--- Start of INFORMATION PROVIDED ---

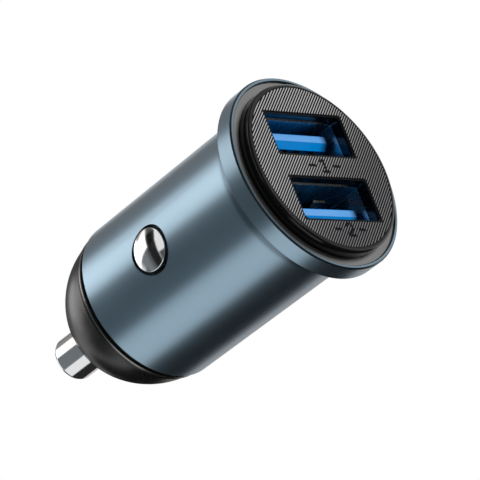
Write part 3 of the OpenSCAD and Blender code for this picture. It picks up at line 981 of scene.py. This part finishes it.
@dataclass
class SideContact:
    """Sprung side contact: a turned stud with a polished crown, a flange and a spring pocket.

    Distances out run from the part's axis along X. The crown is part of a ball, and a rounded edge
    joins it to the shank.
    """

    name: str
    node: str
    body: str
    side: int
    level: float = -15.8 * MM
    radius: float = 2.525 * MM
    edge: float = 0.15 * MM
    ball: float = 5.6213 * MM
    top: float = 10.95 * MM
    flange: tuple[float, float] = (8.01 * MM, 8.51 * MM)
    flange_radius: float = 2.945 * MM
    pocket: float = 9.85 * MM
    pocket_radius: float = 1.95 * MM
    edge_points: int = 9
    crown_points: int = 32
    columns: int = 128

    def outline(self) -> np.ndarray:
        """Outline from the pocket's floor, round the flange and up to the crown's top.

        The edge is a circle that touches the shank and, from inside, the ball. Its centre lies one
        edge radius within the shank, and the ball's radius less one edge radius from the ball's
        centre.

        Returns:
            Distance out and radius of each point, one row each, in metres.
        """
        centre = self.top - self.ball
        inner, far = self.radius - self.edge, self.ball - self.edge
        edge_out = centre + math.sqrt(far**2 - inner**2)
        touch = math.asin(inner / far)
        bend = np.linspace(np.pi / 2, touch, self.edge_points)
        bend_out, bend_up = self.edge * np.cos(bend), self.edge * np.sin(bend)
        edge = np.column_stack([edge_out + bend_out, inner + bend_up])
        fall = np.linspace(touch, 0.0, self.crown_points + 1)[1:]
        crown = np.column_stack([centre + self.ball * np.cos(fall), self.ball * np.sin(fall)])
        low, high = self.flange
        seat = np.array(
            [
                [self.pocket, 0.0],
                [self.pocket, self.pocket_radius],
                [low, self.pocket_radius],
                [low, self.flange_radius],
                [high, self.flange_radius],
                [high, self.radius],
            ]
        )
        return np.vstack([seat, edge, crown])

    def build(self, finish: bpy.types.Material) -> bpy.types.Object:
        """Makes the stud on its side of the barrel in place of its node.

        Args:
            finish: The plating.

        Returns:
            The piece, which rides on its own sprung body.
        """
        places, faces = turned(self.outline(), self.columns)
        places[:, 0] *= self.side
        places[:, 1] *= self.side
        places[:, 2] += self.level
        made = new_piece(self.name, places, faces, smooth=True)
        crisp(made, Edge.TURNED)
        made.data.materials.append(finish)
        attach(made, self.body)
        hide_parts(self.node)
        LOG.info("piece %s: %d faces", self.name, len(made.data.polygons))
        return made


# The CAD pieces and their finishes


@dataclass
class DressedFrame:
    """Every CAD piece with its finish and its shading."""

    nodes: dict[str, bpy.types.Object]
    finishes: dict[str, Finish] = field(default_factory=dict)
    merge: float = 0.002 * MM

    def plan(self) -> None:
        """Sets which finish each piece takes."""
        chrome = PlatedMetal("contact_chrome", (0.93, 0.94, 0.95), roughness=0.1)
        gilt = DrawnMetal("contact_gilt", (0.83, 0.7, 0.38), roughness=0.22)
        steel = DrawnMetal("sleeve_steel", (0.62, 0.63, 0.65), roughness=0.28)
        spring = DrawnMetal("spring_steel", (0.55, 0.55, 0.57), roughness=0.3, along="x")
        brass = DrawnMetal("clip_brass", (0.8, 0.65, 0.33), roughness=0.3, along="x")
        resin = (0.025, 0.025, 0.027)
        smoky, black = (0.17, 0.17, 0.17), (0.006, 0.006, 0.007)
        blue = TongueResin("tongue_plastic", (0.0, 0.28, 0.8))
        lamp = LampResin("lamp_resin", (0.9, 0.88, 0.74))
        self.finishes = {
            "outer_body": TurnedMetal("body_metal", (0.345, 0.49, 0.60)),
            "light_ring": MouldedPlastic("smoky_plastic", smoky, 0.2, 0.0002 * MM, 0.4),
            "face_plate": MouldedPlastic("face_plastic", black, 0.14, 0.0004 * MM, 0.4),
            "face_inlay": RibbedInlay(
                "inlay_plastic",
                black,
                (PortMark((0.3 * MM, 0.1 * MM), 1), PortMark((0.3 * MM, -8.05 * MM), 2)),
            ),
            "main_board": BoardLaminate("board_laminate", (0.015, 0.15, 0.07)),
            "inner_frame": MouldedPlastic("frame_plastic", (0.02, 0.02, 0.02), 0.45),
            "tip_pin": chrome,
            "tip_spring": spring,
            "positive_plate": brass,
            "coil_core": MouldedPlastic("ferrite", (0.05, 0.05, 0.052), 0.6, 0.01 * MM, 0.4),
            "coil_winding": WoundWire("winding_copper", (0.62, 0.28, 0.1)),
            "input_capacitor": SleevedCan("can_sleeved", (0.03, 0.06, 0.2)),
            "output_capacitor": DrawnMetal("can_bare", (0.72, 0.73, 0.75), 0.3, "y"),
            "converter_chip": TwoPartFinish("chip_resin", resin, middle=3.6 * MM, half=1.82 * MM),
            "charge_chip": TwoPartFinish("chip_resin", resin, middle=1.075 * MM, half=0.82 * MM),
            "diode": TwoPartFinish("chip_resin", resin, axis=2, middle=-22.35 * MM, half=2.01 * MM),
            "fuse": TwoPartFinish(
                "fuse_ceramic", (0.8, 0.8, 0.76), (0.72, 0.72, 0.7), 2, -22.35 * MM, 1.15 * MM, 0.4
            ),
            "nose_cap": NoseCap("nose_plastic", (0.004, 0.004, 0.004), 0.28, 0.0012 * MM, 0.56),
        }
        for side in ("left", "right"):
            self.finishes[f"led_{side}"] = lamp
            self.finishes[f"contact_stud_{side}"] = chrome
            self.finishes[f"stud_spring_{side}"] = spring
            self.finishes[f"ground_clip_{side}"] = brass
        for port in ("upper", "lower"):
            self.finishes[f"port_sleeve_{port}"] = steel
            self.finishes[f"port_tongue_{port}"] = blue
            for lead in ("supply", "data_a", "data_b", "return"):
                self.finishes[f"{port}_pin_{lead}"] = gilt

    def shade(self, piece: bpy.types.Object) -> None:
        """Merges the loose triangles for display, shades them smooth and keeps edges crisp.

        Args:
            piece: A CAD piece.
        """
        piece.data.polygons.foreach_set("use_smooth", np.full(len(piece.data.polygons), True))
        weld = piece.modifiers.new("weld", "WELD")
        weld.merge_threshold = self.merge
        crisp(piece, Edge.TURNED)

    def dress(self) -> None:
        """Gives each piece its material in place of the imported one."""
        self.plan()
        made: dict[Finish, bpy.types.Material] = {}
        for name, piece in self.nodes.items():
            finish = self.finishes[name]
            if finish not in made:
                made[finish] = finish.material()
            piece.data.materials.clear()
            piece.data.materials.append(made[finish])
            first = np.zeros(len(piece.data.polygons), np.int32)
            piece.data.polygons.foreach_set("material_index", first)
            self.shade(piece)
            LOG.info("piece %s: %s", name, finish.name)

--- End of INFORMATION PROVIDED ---

- _PROBLEM REQUIREMENTS_
Start at the line with "hide_parts(self.node)", stop at the line with "merge: float = 0.002 * MM", and return every line in that stretch exactly, those two included.

- _SOLUTION TO THE EXERCISE_
        hide_parts(self.node)
        LOG.info("piece %s: %d faces", self.name, len(made.data.polygons))
        return made


# The CAD pieces and their finishes


@dataclass
class DressedFrame:
    """Every CAD piece with its finish and its shading."""

    nodes: dict[str, bpy.types.Object]
    finishes: dict[str, Finish] = field(default_factory=dict)
    merge: float = 0.002 * MM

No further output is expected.